Enter pay-as-you-go (PAYG) as a viable option for making credit readily and quickly available. PAYG essentially addresses the financing challenge by providing a supplier credit, making procurement of renewable energy appliances easy and affordable for customers in rural areas. Normally applied to purchasing components for the solar home system, Green People’s Energy is supporting the PAYG model for renewable energy-based farming equipment, in particular solar-powered water pumps and refrigeration.

There are two sets of solar panels in a wide landscape of fields and trees.

Easing access to loans

In Côte d’Ivoire and Senegal, the programme has been working on making access to loans easier, closely working with solar companies and micro financing institutions. In both countries, Green People’s Energy set up results-based financing programmes and offered financial incentives to solar tech companies interested in providing financing for customers with PAYG as the settlement process. The core idea of the RBF programme is to provide financial incentives to companies, to sell solar-powered water pumps or refrigeration units specifically to commercial customers in rural areas without access to reliable or clean energy.

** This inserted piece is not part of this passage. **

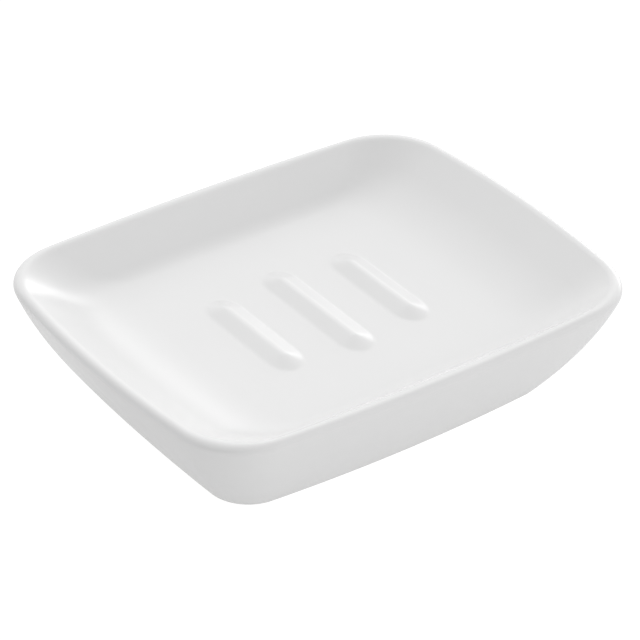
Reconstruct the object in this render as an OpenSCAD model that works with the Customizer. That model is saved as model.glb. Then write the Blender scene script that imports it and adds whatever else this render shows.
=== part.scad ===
// Ceramic soap dish with three drain ribs, standing on four soft pads.
// X runs along the long sides, Y along the short sides and Z up.
// The origin is the middle of the face that the pads stand on.

/* [Rim] */
// Length over the rim
dish_l = 130; // [118:1:150]
// Width over the rim
dish_w = 106; // [96:1:122]
// Height from the foot to the top of the rim
dish_h = 30.5; // [26:0.2:38]
// Corner radius of the rim, seen from above
rim_corner_r = 18.2; // [13:0.2:24]
// Radius of the slow curve of the long sides
long_side_r = 700; // [450:10:1000]
// Radius of the slow curve of the short sides
short_side_r = 300; // [250:5:500]
// Radius of the outer half of the rolled lip
lip_r = 1.5; // [1.2:0.1:2.2]
// Radius of the inner half of the rolled lip
lip_in_r = 3; // [2:0.1:4]
// How much lower the rim lies at the middle of the long sides
rim_sag = 0.4; // [0:0.05:1]

/* [Outer wall and foot] */
// Length over the foot
foot_l = 96.4; // [86:0.2:106]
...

Working with local companies

In Côte d’Ivoire, the programme worked with Baobab+, a social business, and Greeno, a joint venture by EDF and SunCulture). Baobab+ and Greeno sell solar-powered equipment embedded with smart metres and remote switches, allowing these companies to offer a PAYG model for purchase. Greeno, for example supplies solar pumps specifically designed to meet the water needs of the vast majority of small-scale farmers. It offers payment facilities over a duration of 24 months, letting farmers use products while paying for them in instalments. In Côte d’Ivoire, GBE and Greeno agreed on a contract to sell 220 solar pumps as part of the RBF programme. The first rounds of sales of subsidized solar devices to agri-entrepreneurs began in May 2022, as part of the programme’s partnership with the two companies. In Senegal, the programme worked with three local companies, Satech, Solene and Sen Technologie Power. Working both in the north and south of Senegal, the three specialize in distributing solar pumps, and partnered with microfinance institutions to manage loan repayment.

Duplicating the approach

The approach has shown promising results. For Green People’s Energy, disbursing donor funding through its results-based financing system has meant less administrative effort with mobile integration of obligations for payers. In Côte d’Ivoire, 121 solar-powered refrigerators and 35 solar water pumps were sold within almost 13 months. In Senegal, coverage and access to credits for customers in rural areas has proven successful. Disbursing almost €200,000 in PAYG loans, the three companies managed to sell 40 pumps and services to a total 50 smallholders. Farmers can make the payments via their mobile phones and keep track of their instalments. The approach has yielded significant sustainability effects, with traders now starting to duplicate the model.